▸ SET PROBLEM
The data below needs to be returned exactly, line for line.

▸ 3D code data
++++++++++
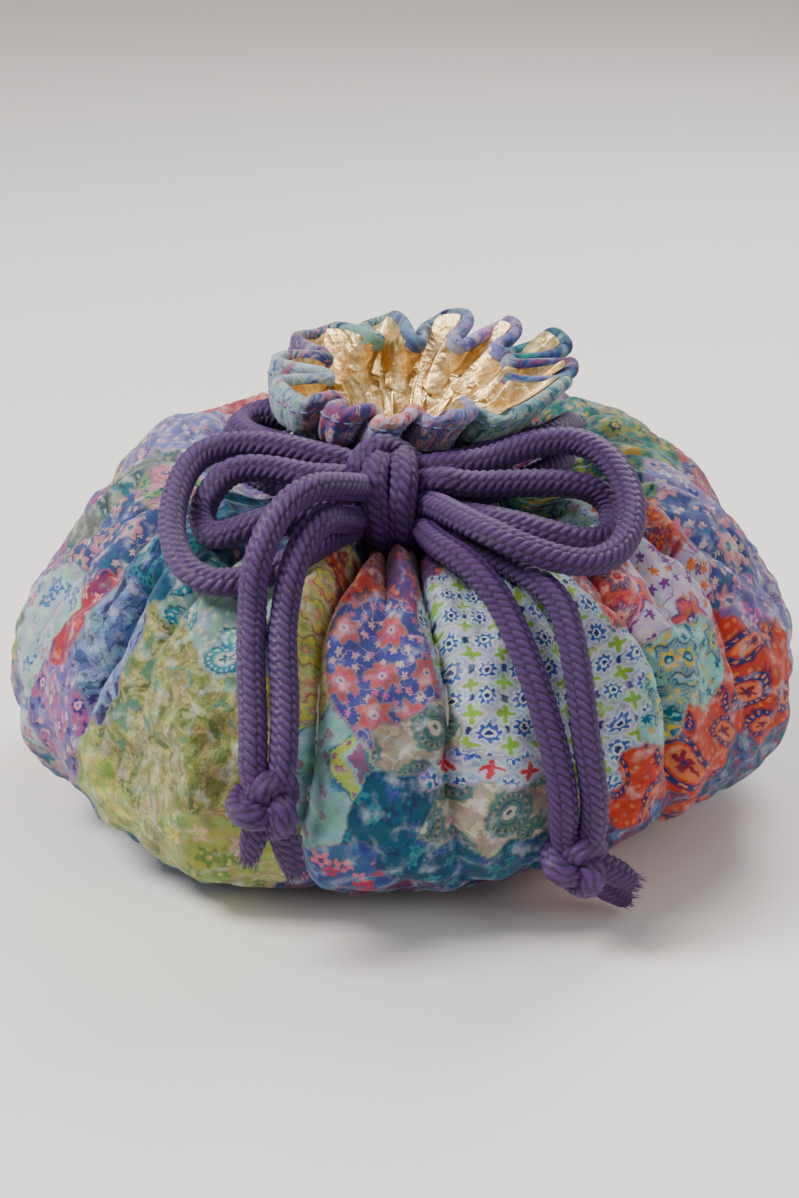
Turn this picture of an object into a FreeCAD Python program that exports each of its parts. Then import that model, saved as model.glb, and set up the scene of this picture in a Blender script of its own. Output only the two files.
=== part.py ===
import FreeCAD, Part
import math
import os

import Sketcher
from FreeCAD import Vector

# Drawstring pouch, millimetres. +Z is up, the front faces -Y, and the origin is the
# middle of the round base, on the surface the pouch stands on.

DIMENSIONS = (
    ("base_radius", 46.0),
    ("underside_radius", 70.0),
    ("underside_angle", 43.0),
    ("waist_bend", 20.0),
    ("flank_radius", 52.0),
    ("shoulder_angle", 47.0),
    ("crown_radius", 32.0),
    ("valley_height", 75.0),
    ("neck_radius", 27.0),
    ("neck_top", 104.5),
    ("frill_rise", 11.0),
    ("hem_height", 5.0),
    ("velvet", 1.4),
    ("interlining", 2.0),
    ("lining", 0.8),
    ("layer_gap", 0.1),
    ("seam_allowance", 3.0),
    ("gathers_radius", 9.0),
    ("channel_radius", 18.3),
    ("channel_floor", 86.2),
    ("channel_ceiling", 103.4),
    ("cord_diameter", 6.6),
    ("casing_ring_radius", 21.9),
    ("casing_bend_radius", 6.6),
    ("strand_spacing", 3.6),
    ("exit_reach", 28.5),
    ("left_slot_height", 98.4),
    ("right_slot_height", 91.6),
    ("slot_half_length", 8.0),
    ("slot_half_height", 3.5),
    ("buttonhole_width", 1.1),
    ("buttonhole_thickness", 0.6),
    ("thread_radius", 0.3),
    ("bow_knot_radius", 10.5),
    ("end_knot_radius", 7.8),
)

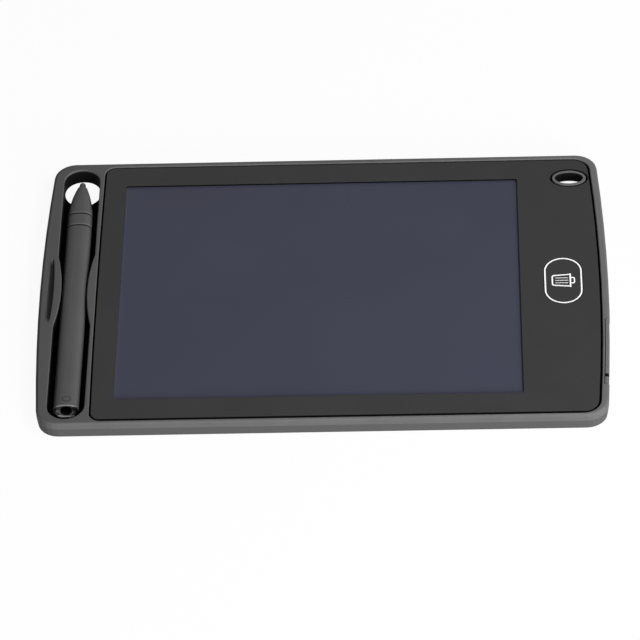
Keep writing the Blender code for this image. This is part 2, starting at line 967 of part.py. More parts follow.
++++++++++
▸ SOLUTION FOR THIS EXERCISE
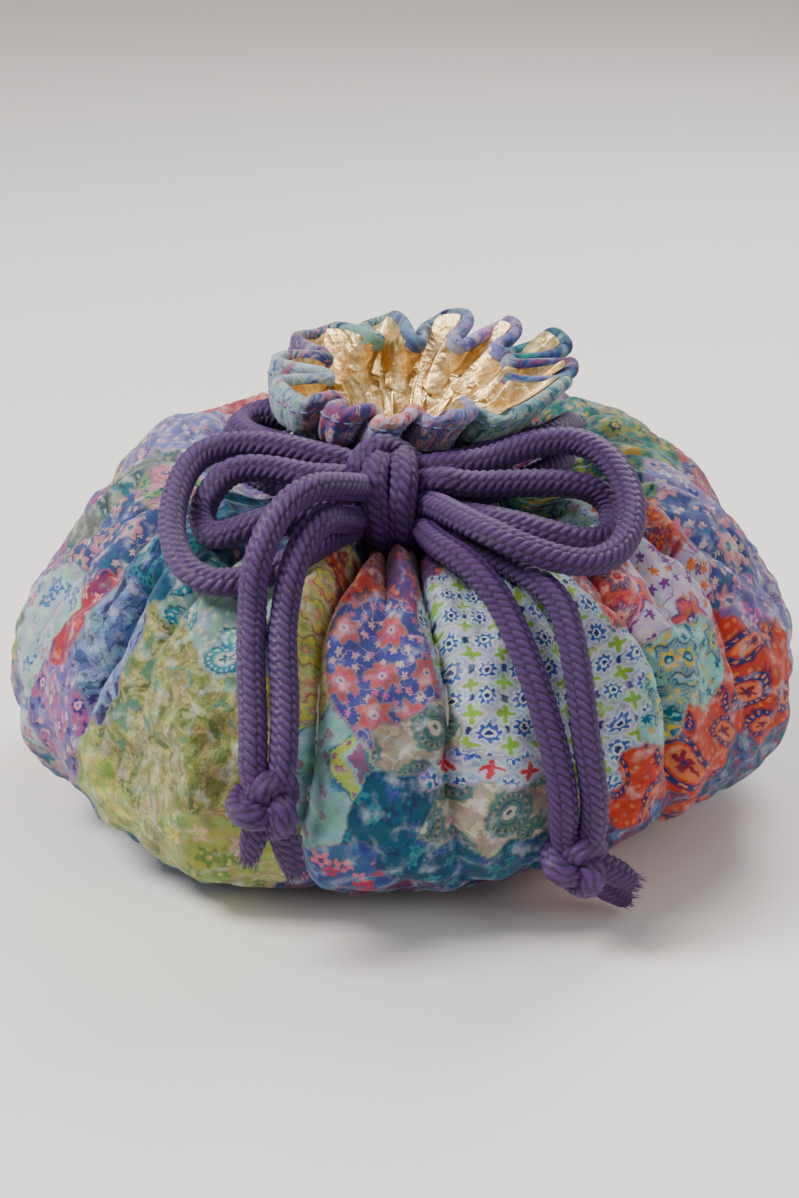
Turn this picture of an object into a FreeCAD Python program that exports each of its parts. Then import that model, saved as model.glb, and set up the scene of this picture in a Blender script of its own. Output only the two files.
=== part.py ===
import FreeCAD, Part
import math
import os

import Sketcher
from FreeCAD import Vector

# Drawstring pouch, millimetres. +Z is up, the front faces -Y, and the origin is the
# middle of the round base, on the surface the pouch stands on.

DIMENSIONS = (
    ("base_radius", 46.0),
    ("underside_radius", 70.0),
    ("underside_angle", 43.0),
    ("waist_bend", 20.0),
    ("flank_radius", 52.0),
    ("shoulder_angle", 47.0),
    ("crown_radius", 32.0),
    ("valley_height", 75.0),
    ("neck_radius", 27.0),
    ("neck_top", 104.5),
    ("frill_rise", 11.0),
    ("hem_height", 5.0),
    ("velvet", 1.4),
    ("interlining", 2.0),
    ("lining", 0.8),
    ("layer_gap", 0.1),
    ("seam_allowance", 3.0),
    ("gathers_radius", 9.0),
    ("channel_radius", 18.3),
    ("channel_floor", 86.2),
    ("channel_ceiling", 103.4),
    ("cord_diameter", 6.6),
    ("casing_ring_radius", 21.9),
    ("casing_bend_radius", 6.6),
    ("strand_spacing", 3.6),
    ("exit_reach", 28.5),
    ("left_slot_height", 98.4),
    ("right_slot_height", 91.6),
    ("slot_half_length", 8.0),
    ("slot_half_height", 3.5),
    ("buttonhole_width", 1.1),
    ("buttonhole_thickness", 0.6),
    ("thread_radius", 0.3),
    ("bow_knot_radius", 10.5),
    ("end_knot_radius", 7.8),
)

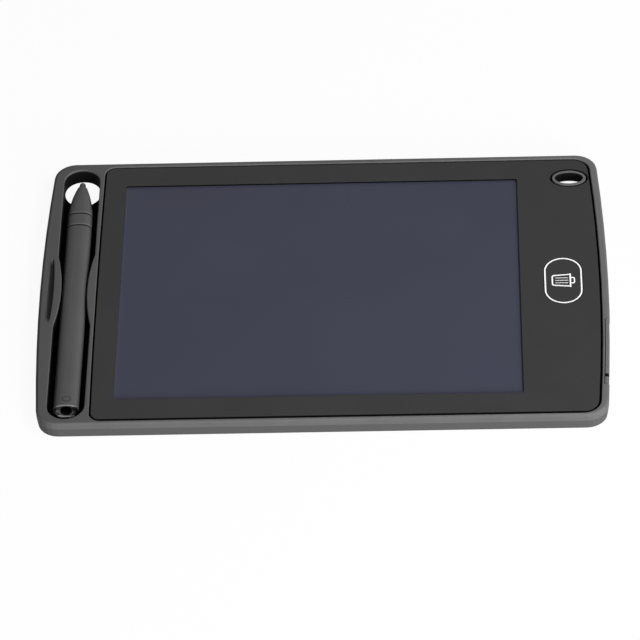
Keep writing the Blender code for this image. This is part 2, starting at line 967 of part.py. More parts follow.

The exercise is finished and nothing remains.